[March 29, 2007] “Knots and dots” is about the dynamic tension in ideas and feelings between the physical world we see highly defined from afar (knots) and that same world up-close (dots).
What began as an experiment about minimalism in 1980 has evolved into Kolker’s procedure based style of painting which he calls fracolor. Using waffle-glass at first and now fractal computer programs, the artist fractionates the subject image and paints and silk-screens a grid circumscribing colored dots. His palette is founded in light optical and pigment color theories from which he has selected red, blue, green and yellow plus anachromics black and white. Kolker creates shades, tints and tones by mixing colors with black and white while eschewing mixing colors with each other.

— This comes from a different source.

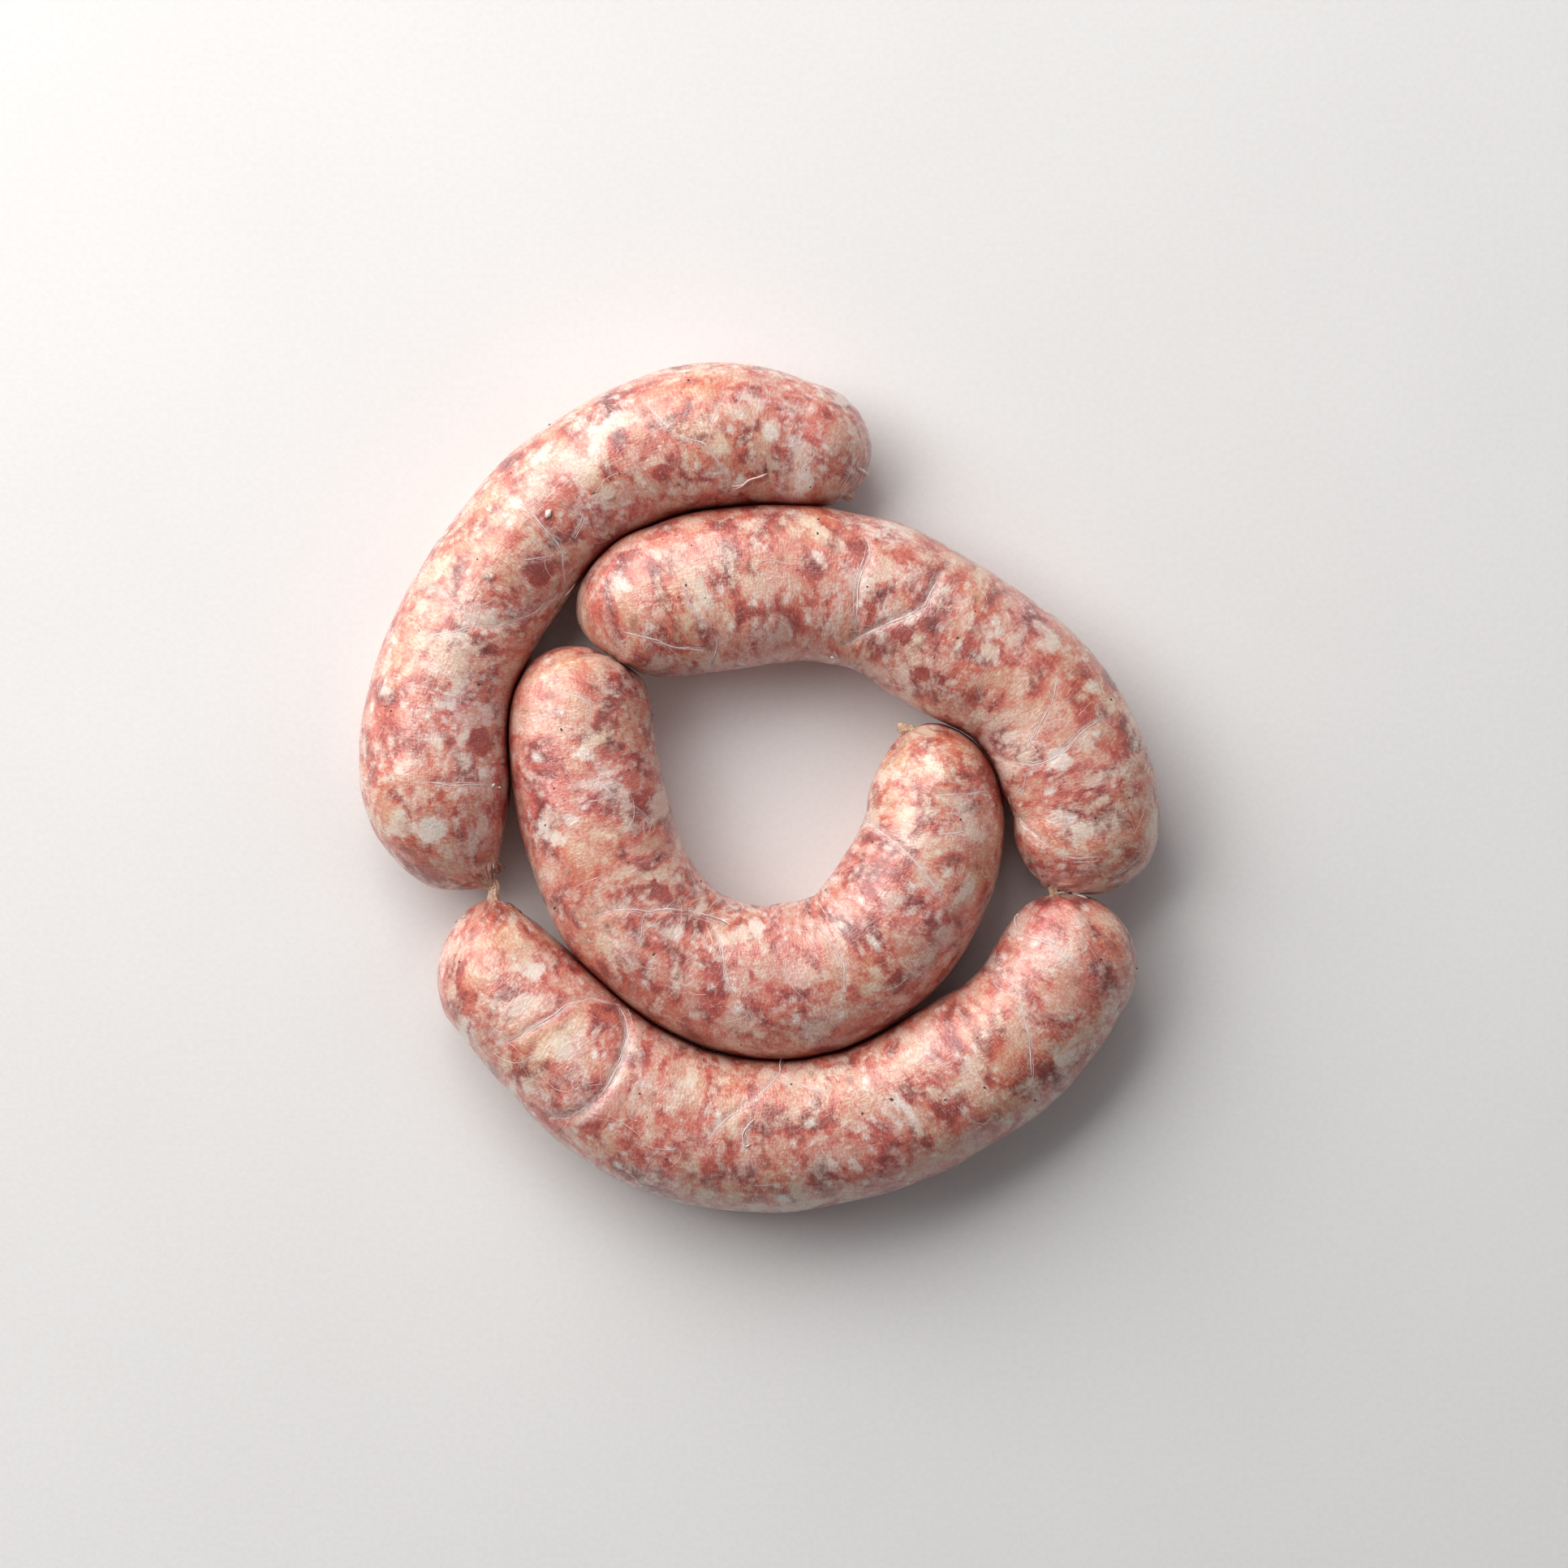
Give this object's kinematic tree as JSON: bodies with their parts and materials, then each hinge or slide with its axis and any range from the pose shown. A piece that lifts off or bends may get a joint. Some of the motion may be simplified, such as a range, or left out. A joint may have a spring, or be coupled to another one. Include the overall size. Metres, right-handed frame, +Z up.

Picture a knot such as our necktie, shoelace, pajama-tie or macrame anklet. Picture other knots as used universally by scientists, surgeons, sailors, fisherman, cowboys, hangmen, boy scouts, girl scouts, hairdressers, tailors, bakers and chefs. And of course the intestinal-knot of emotion, a cramped muscle, a knot in lumber, a knot of persons or things, tying the knot of love in marriage and a nautical mile in an hour. Its purpose may be a tie, mark, record or symbol. Picture a knot and you become filled with ideas and feelings.
Picture a dot, a solitary minimal dot from a knot, like the galactic star which is a dot in our universe of matter, space and time, and again you become filled with ideas and feelings.
Paul Kolker: Knots and dots — Opening March 29, 2007.